## What to do:
Of the lines listed below, return exactly those that run from the line containing "front and under." through the line containing "in imported if", both included.

• • •

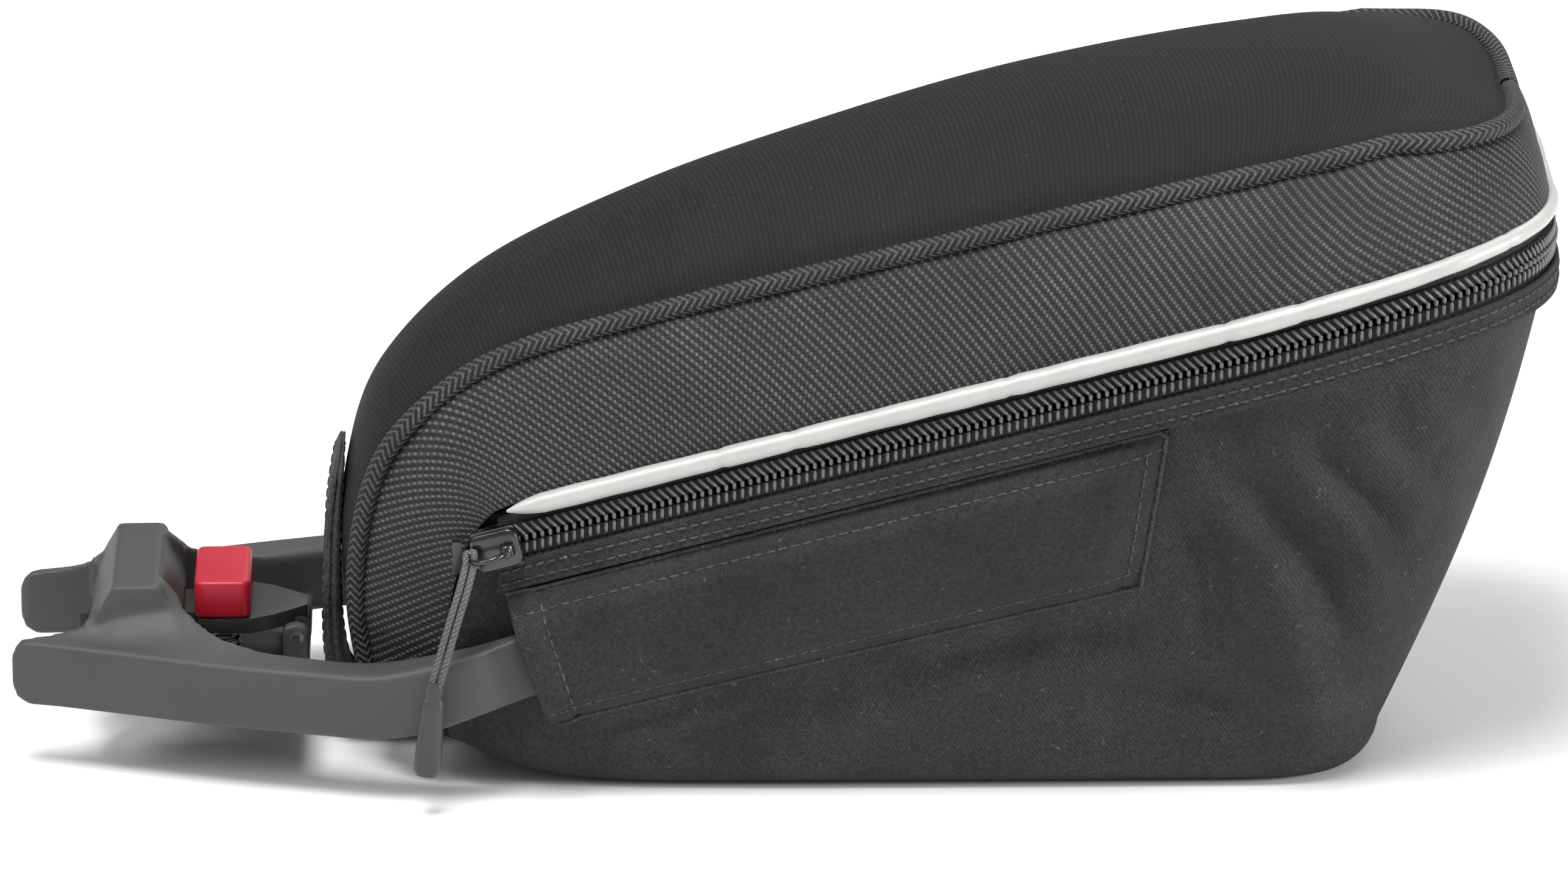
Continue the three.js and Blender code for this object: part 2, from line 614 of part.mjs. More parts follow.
let frame = toSolid(bridge).add(toSolid(floor));
for (const sign of [-1, 1]) {
  frame = frame.add(toSolid(loft(railStations.map((row) => railRing(row, sign)))));
  frame = frame.add(toSolid(ear(sign)));
}
const tunnel = block([-160, -8.6, FLOOR_TOP], [-130, 8.6, 31.5]);
frame = frame.subtract(toSolid(tunnel));
frame = frame.subtract(toSolid(crossBar(LEVER_PIN_RADIUS + GAP, pivotX, pivotZ, -12, 12)));
const springSeat = new THREE.CylinderGeometry(4.2, 4.2, 1.2, 16).rotateX(Math.PI / 2);
frame = frame.subtract(toSolid(springSeat.translate(-124, 0, FLOOR_TOP)));
for (const x of RIVET_X) {
  frame = frame.subtract(rivetHole(x, -1)).subtract(rivetHole(x, 1));
}
add('fork_frame', toGeometry(frame), 'plastic');

// ---------------------------------------------------------------- release lever and button

const leafShape = new THREE.Shape();
for (const side of [-1, 1]) {
  const outline = [
    [-151.5, 5], [-140, LEAF_NECK_HALF], [-131.9, LEAF_NECK_HALF], [-130.6, LEAF_HALF - 1.2],
    [-129.4, LEAF_HALF], [-119, LEAF_HALF], [-115.6, 10.1], [-113, 7.6],
    [pivotX - 3.8, LEVER_TAIL_HALF], [pivotX + 1.4, 3],
  ];
  const points = side < 0 ? outline : outline.reverse();
  points.forEach(([x, half], index) => {
    if (side < 0 && index === 0) leafShape.moveTo(x, side * half);
    else leafShape.lineTo(x, side * half);
  });
}
const leaf = new THREE.ExtrudeGeometry(leafShape, { depth: 3.4, bevelEnabled: false, curveSegments: 5 });
leaf.translate(0, 0, 27.2);
const knuckle = crossBar(3.2, pivotX, pivotZ, -LEVER_TAIL_HALF, LEVER_TAIL_HALF);
const nose = block([-156, -4.4, 25.6], [-148, 4.4, 29.6]);
let lever = toSolid(leaf).add(toSolid(knuckle)).add(toSolid(nose));
lever = lever.subtract(toSolid(crossBar(LEVER_PIN_RADIUS + GAP, pivotX, pivotZ, -12, 12)));
lever = lever.subtract(toSolid(block([-158, -6, 29.8], [-146, 6, 31])));
add('release_lever', toGeometry(lever), 'plastic');
add('lever_pin', crossBar(LEVER_PIN_RADIUS, pivotX, pivotZ, -EAR_HALF, EAR_HALF), 'metal');

const [buttonLow, buttonHigh] = BUTTON_X;
const buttonRing = (z, inset) => bridgeRing(
  z, buttonLow + inset, buttonHigh - inset, BUTTON_HALF - inset, 2.4,
);
const button = loft([
  buttonRing(BUTTON_Z[0], 0.5), buttonRing(BUTTON_Z[0] + 0.6, 0), buttonRing(37.2, 0),
  buttonRing(38.5, 0.7), buttonRing(BUTTON_Z[1], 2.2),
]);
add('release_button', button, 'button');

const SPRING = { x: -124, low: 18.4, high: 26.7, radius: 3, wire: 0.45, turns: 4 };
const springLine = new FunctionCurve((t) => {
  const angle = 2 * Math.PI * SPRING.turns * t;
  const z = lerp(SPRING.low + SPRING.wire, SPRING.high - SPRING.wire, t);
  return V(SPRING.x + SPRING.radius * Math.cos(angle), SPRING.radius * Math.sin(angle), z);
});
add('return_spring', tube(springLine, SPRING.wire, 48, 6), 'metal');

// ---------------------------------------------------------------- sleeves, plates and rivets

// Cloth pocket over each arm: it stands off over the blade and is sewn flat at three edges.
function sleevePoint(u, v) {
  const x = lerp(lerp(-61.5, -52, u), lerp(81, 76, u), v);
  const top = zipHeight(x) - 11.9;
  const low = zipHeight(x) - lerp(44.5, 49.5, v);
  const z = lerp(top, low, u);
  const rise = Math.min(1, Math.sin(Math.PI * u) * 1.7);
  const close = Math.min(1, (1 - v) * 14);
  return [x, z, rise * close];
}

for (const [side, sign] of [['left', -1], ['right', 1]]) {
  const surface = (u, v) => {
    const [x, z, rise] = sleevePoint(u, v);
    const arm = clamp((-50 - x) / 12, 0, 1) * 3.4;
    const half = wallHalf(x, z) + GAP + SLEEVE_CLOTH + 0.5 + (SLEEVE_STAND_OFF + arm) * rise;
    return V(x, sign * half, z);
  };
  add(`arm_sleeve_${side}`, sheet(surface, 9, 16, SLEEVE_CLOTH, -sign), 'panel');

  // Plate inside the bag that the arm is riveted to, through the wall.
  const plateRings = [-35, -22, 0, 25, 45, 62].map((x) => {
    const [high, low] = [armTop(x) - 1, armLow(x) + 1];
    const [outHigh, outLow] = [wallHalf(x, high), wallHalf(x, low)].map((half) => half - FABRIC - 1.1);
    return [
      V(x, sign * (outLow - PLATE), low), V(x, sign * outLow, low),
      V(x, sign * outHigh, high), V(x, sign * (outHigh - PLATE), high),
    ];
  });
  let plate = toSolid(loft(plateRings));
  for (const x of RIVET_X) plate = plate.subtract(rivetHole(x, -sign));
  add(`backing_plate_${side}`, toGeometry(plate), 'plastic');

  for (const [place, x] of [['front', RIVET_X[0]], ['rear', RIVET_X[1]]]) {
    const half = wallHalf(x, rivetZ(x));
    const [inner, outer] = [half - FABRIC - 1.1 - PLATE, half + 0.9 + BLADE];
    const [low, high] = sign > 0 ? [inner, outer] : [-outer, -inner];
    add(`arm_rivet_${side}_${place}`, crossBar(RIVET_RADIUS, x, rivetZ(x), low, high, 12), 'metal');
  }
}

// ---------------------------------------------------------------- zip slider and its pull

// The slider's own axes: along the zip towards the rear, out of the wall, and down across the zip.
const SLIDER_X = -62.8;
const sliderAlong = V(1, -ZIP_FLARE, ZIP_SLOPE).normalize();
const sliderOut = V(-ZIP_FLARE, -1, 0).normalize();
const sliderDown = sliderAlong.clone().cross(sliderOut);
const sliderPlace = new THREE.Matrix4().makeBasis(sliderAlong, sliderOut, sliderDown);
sliderPlace.setPosition(SLIDER_X, -zipHalf(SLIDER_X), zipHeight(SLIDER_X));

// Plate with cut corners, between two distances out of the wall.
function sliderPlate(length, height, outLow, outHigh) {
  const [l, h, c] = [length / 2, height / 2, 1.8];
  const outline = [
    [-l, -h + c], [-l + c, -h], [l - 2 * c, -h], [l, -h + 2 * c],
    [l, h - 2 * c], [l - 2 * c, h], [-l + c, h], [-l, h - c],
  ];
  return loft([outLow, outHigh].map((out) => outline.map(([along, across]) => V(along, out, across))));
}

const LUG_ALONG = 2.4;
const BAIL_OUT = 6.3;
let slider = toSolid(sliderPlate(13, 9.4, 2.6, 4.6));
slider = slider.add(toSolid(sliderPlate(11, 8, -3.6, -2.1)));
slider = slider.add(toSolid(block([-5, -2.4, -0.42], [-1.8, 2.9, 0.42])));
slider = slider.add(toSolid(block([LUG_ALONG - 1.8, 4.4, -1.1], [LUG_ALONG + 1.8, 8.1, 1.1])));
const lugHole = new THREE.CylinderGeometry(1.25, 1.25, 6, 12).rotateX(Math.PI / 2);
slider = slider.subtract(toSolid(lugHole.translate(LUG_ALONG, BAIL_OUT, 0)));
add('zip_slider', toGeometry(slider).applyMatrix4(sliderPlace), 'metal');

const BAIL_RADIUS = 3.9;
const BAIL_WIRE = 0.62;
const ring = new THREE.TorusGeometry(BAIL_RADIUS, BAIL_WIRE, 6, 20).rotateX(Math.PI / 2);
ring.translate(LUG_ALONG - BAIL_RADIUS, BAIL_OUT, 0);
add('pull_bail', ring.applyMatrix4(sliderPlace), 'metal');

// Flat cord from the bail's end to the moulded grip, both leaning out over the arm.
const bailEnd = V(LUG_ALONG - 2 * BAIL_RADIUS, BAIL_OUT, 0).applyMatrix4(sliderPlace);
const CORD_HALF = [1.6, 0.75];
const cordPath = [
  bailEnd.clone().add(V(-0.4, -1.8, 0)), V(-70.6, -50.6, 52), V(-73.6, -52.2, 43), V(-77, -53, 31.6),
];
const cordRings = cordPath.map((p) => {
  const [x, y] = CORD_HALF;
  return [V(p.x - x, p.y - y, p.z), V(p.x + x, p.y - y, p.z), V(p.x + x, p.y + y, p.z), V(p.x - x, p.y + y, p.z)];
});
add('pull_cord', loft(cordRings), 'cord');

const GRIP_TOP = V(-77.1, -53.1, 31.2);
const GRIP_LOW = V(-79.2, -53.6, 9.6);
const gripSizes = [[0, 1.6, 1.3], [0.07, 2.3, 1.8], [0.3, 2.6, 2], [0.75, 3, 2.2], [0.94, 2.7, 2], [1, 1.8, 1.3]];
const gripRings = gripSizes.map(([share, x, y]) => {
  const centre = GRIP_TOP.clone().lerp(GRIP_LOW, share);
  const points = [];
  for (let i = 0; i < 8; i += 1) {
    const angle = Math.PI / 8 + (i * Math.PI) / 4;
    points.push(centre.clone().add(V(x * Math.cos(angle), y * Math.sin(angle), 0)));
  }
  return points;
});
add('pull_grip', loft(gripRings), 'plastic');

// ---------------------------------------------------------------- front tab

// Doubled strap sewn to the bag's front at its pointed top, passing in front and under.
const TAB_HALF = 11;
const tabStations = [
  [-97.3, 69.2, 1.2, 3], [-97.9, 66, 1.8, 7.5], [-98.5, 62, 2.4, TAB_HALF], [-99.6, 52, 3.2, TAB_HALF],
  [-100.1, 41, 3.4, TAB_HALF], [-100.3, 30, 3.8, TAB_HALF], [-99.8, 20.5, 3.8, TAB_HALF],
  [-98, 13, 3.6, TAB_HALF], [-93, 9.2, 3.4, TAB_HALF], [-84.5, 7.2, 3, TAB_HALF],
];
const tabRings = tabStations.map(([x, z, thick, half], k) => {
  const [x0, z0] = tabStations[Math.max(0, k - 1)];
  const [x1, z1] = tabStations[Math.min(tabStations.length - 1, k + 1)];
  const across = new THREE.Vector2(z0 - z1, x1 - x0).normalize().multiplyScalar(thick / 2);
  return [[-1, -half], [1, -half], [1, half], [-1, half]].map(
    ([face, y]) => V(x + face * across.x, y, z + face * across.y),
  );
});
add('front_tab', loft(tabRings), 'cloth');

bag.updateMatrixWorld(true);
export default bag;
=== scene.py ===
"""Looks of a saddle bag with a fork mount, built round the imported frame."""

import math

import bmesh
import bpy
import numpy as np
from mathutils import Matrix, Vector


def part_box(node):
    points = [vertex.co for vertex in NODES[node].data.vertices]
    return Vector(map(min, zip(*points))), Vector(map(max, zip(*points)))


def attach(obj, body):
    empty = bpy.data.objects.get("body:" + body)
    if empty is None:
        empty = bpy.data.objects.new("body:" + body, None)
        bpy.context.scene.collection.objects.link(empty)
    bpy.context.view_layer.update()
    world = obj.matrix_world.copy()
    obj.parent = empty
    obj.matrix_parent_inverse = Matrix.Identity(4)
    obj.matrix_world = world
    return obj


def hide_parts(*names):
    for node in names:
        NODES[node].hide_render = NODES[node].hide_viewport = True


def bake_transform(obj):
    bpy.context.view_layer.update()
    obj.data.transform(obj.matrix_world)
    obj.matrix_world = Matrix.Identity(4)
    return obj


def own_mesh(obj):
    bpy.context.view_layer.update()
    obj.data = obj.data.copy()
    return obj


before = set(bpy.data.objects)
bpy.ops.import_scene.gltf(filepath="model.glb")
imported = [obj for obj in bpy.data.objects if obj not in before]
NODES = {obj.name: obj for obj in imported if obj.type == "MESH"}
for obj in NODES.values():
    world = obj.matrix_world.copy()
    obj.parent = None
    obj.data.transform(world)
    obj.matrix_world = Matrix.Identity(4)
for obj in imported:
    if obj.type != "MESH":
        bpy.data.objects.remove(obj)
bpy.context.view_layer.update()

bl_info = {
    "name": "Saddle Bag",
    "version": (1, 0, 0),
    "blender": (4, 5, 0),
    "location": "3D View > Sidebar > Saddle Bag",
    "description": "Builds the fork, cloth, zip and pull of a saddle bag",
    "category": "Object",
}

# ---------------------------------------------------------------- sizes, in millimetres

MM = 0.001

ZIP_HEIGHT = 77.7  # height of the zip's centre line at x = 0
ZIP_SLOPE = 0.305
ZIP_FRONT_X = -66
ZIP_FRONT_HALF = 40
ZIP_FLARE = 0.1358
ZIP_STRAIGHT_X = 96
ZIP_CORNER_X = 115
ZIP_CORNER_HALF = 62.8
ZIP_REAR_X = 166.7
ZIP_REAR_DIP = 9  # how far the zip dips from its straight slope at the rear centre
SEAM_REAR_LIFT = 2.2
CORNER_POWER = 0.66
SEAM_SHARE = 0.8  # share of a half rim that runs along the side
BASE_HALF = 42
BASE_CORNER_X = 98
BASE_REAR_X = 132
BASE_ROUND = 8
PIPING_RADIUS = 2.2
REFLECTIVE_RADIUS = 2.25
PIPING_LIFT = 7.5
ARM_DROP = 21  # top and bottom of the arms under the zip
ARM_DEPTH = 36
BLADE = 3.2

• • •

## Finished exercise:
// Doubled strap sewn to the bag's front at its pointed top, passing in front and under.
const TAB_HALF = 11;
const tabStations = [
  [-97.3, 69.2, 1.2, 3], [-97.9, 66, 1.8, 7.5], [-98.5, 62, 2.4, TAB_HALF], [-99.6, 52, 3.2, TAB_HALF],
  [-100.1, 41, 3.4, TAB_HALF], [-100.3, 30, 3.8, TAB_HALF], [-99.8, 20.5, 3.8, TAB_HALF],
  [-98, 13, 3.6, TAB_HALF], [-93, 9.2, 3.4, TAB_HALF], [-84.5, 7.2, 3, TAB_HALF],
];
const tabRings = tabStations.map(([x, z, thick, half], k) => {
  const [x0, z0] = tabStations[Math.max(0, k - 1)];
  const [x1, z1] = tabStations[Math.min(tabStations.length - 1, k + 1)];
  const across = new THREE.Vector2(z0 - z1, x1 - x0).normalize().multiplyScalar(thick / 2);
  return [[-1, -half], [1, -half], [1, half], [-1, half]].map(
    ([face, y]) => V(x + face * across.x, y, z + face * across.y),
  );
});
add('front_tab', loft(tabRings), 'cloth');

bag.updateMatrixWorld(true);
export default bag;
=== scene.py ===
"""Looks of a saddle bag with a fork mount, built round the imported frame."""

import math

import bmesh
import bpy
import numpy as np
from mathutils import Matrix, Vector


def part_box(node):
    points = [vertex.co for vertex in NODES[node].data.vertices]
    return Vector(map(min, zip(*points))), Vector(map(max, zip(*points)))


def attach(obj, body):
    empty = bpy.data.objects.get("body:" + body)
    if empty is None:
        empty = bpy.data.objects.new("body:" + body, None)
        bpy.context.scene.collection.objects.link(empty)
    bpy.context.view_layer.update()
    world = obj.matrix_world.copy()
    obj.parent = empty
    obj.matrix_parent_inverse = Matrix.Identity(4)
    obj.matrix_world = world
    return obj


def hide_parts(*names):
    for node in names:
        NODES[node].hide_render = NODES[node].hide_viewport = True


def bake_transform(obj):
    bpy.context.view_layer.update()
    obj.data.transform(obj.matrix_world)
    obj.matrix_world = Matrix.Identity(4)
    return obj


def own_mesh(obj):
    bpy.context.view_layer.update()
    obj.data = obj.data.copy()
    return obj


before = set(bpy.data.objects)
bpy.ops.import_scene.gltf(filepath="model.glb")
imported = [obj for obj in bpy.data.objects if obj not in before]
NODES = {obj.name: obj for obj in imported if obj.type == "MESH"}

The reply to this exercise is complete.